I have sinned. I am a sinner. We all share in humanity’s sinful nature. And it is here where the idea of washing comes in. The Lord washed his disciples’ feet. That includes me and my fellow ordained ministers. He died for me, for you, for each and everyone of us. His blood washed away our sins, and rendered us worthy to do so much as follow Him, albeit so feebly, most times.

The Church, in her ministers, still does this washing. Now, it is not water that touches our feet. Now that washing takes the form of bashing. The Church and her ministers at times, are hated, derided, looked down on. Some of them even died and shed their blood on account of this hatred. Not that some of us are not worthy of such. Indeed, some of us have done dastardly acts as not to merit being trusted anymore to wash other people’s feet.

But this washing that we do is precisely the same washing that we all need. We all, lay and clergy alike, need to go through our own Red Sea, our own Passover. But that journey through the sea, of passing over from slavery to freedom, that “washing” sort of, has to translate at some point, to watching.
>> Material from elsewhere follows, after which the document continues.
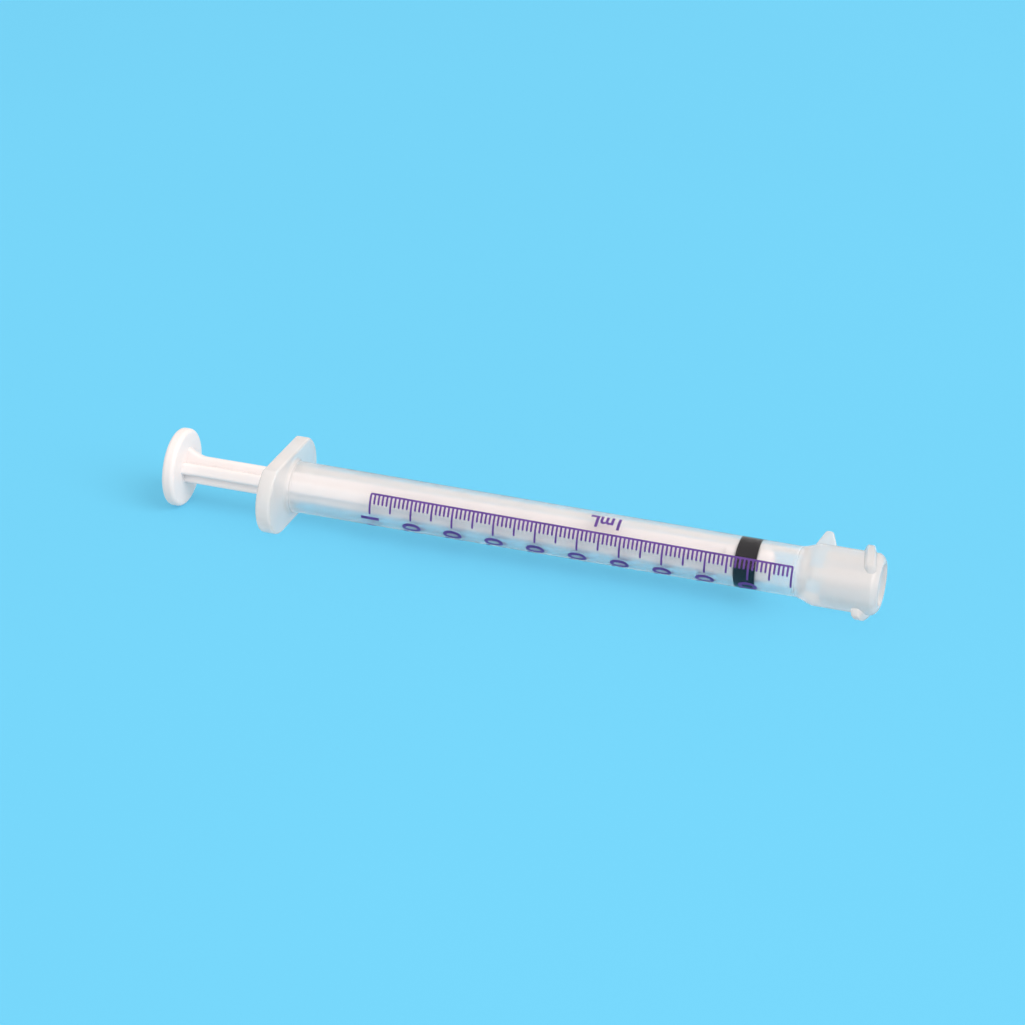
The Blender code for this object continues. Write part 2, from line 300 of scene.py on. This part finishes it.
def socket_profile():
    """From the collar's rim into the ring-shaped socket, and out again over the fluid tip."""
    profile = [(COLLAR_REACH, SOCKET_MOUTH_R + SOCKET_ENTRY),
               (COLLAR_REACH - SOCKET_ENTRY, SOCKET_MOUTH_R),
               (SOCKET_FLOOR, SOCKET_FLOOR_R),
               (SOCKET_FLOOR, TIP_ROOT_R)]
    profile += arc((TIP_FRONT - TIP_EDGE, TIP_FRONT_R - TIP_EDGE), TIP_EDGE, 90, 0, 5)
    return profile


def bore_profile():
    """From the fluid tip's mouth back through the lumen and the bore to the flange's rear."""
    profile = [(TIP_FRONT, LUMEN_R), (BORE_STRAIGHT_END + BORE_END_R, LUMEN_R)]
    profile += arc((BORE_STRAIGHT_END, BORE_R - BORE_END_R), BORE_END_R, 0, 90, 12)
    bead_steps = 8
    for i in range(bead_steps + 1):
        t = 1 - 2 * i / bead_steps
        lift = BEAD_HEIGHT * (0.5 + 0.5 * math.cos(math.pi * t))
        profile.append((BEAD_STATION + t * BEAD_HALF_WIDTH, BORE_R - lift))
    profile += [(FLANGE_REAR + BORE_ENTRY_CHAMFER, BORE_R),
                (FLANGE_REAR, BORE_R + BORE_ENTRY_CHAMFER)]
    return profile


def barrel_core():
    """Outer skin, socket, fluid tip and bore as one closed profile, turned about the axis."""
    profile = outside_profile() + socket_profile() + bore_profile()
    return turned("barrel_shell", profile, closed=True)


def flange_hole():
    """A plug that opens the flange plate, so that the plate meets the core inside the wall."""
    hole_r = (BORE_R + BORE_ENTRY_CHAMFER + tube_radius(FLANGE_FRONT)) / 2
    profile = [(FLANGE_REAR - OVERCUT, 0.0), (FLANGE_REAR - OVERCUT, hole_r),
               (FLANGE_FRONT + OVERCUT, hole_r), (FLANGE_FRONT + OVERCUT, 0.0)]
    return turned("flange_hole", profile, closed=False)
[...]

In the first reading, households were told to offer an unblemished lamb for sacrifice. They were asked to eat it in haste, as if preparing to go for a long journey, with loins girt and sandals on their feet, and staff in hand. They were told to be watchful and ready.

In the New Testament, that Passover meal was what took place in the Upper Room, where Jesus led his disciples to the ritual of washing, followed by watching. After eating the Passover meal, and showing the example that the disciples were to follow … after instituting the twin Sacraments of the Priesthood and the Eucharist, he retired to Gethsemani, where he told his disciples to “watch and pray with Him.”

This is a night that is full, not just of poetry and pageantry. It is full of theology and mystery. The Master reversed roles and became servant. He washed his disciples’ feet. But the same Lord offered Himself as sacrifice, so that that act of washing can become a feature not just for that night, but for all time.

We have been washed and made clean by the blood of the Lamb. Now, reconciled to the Father and to one another, we do what is most logical … watch with Him at Gethsemani. Worship Him who is the Eucharistic Lord, the bread come down from heaven, blessed, broken, and shared that we might live. Forever. Washing and watching … this is what we all essentially do, in Church tonight, in all Kalbaryos in Sampiro, Makati … in all pabasas everywhere else in the country! Let us rise and walk with Him, and die and rise with Him!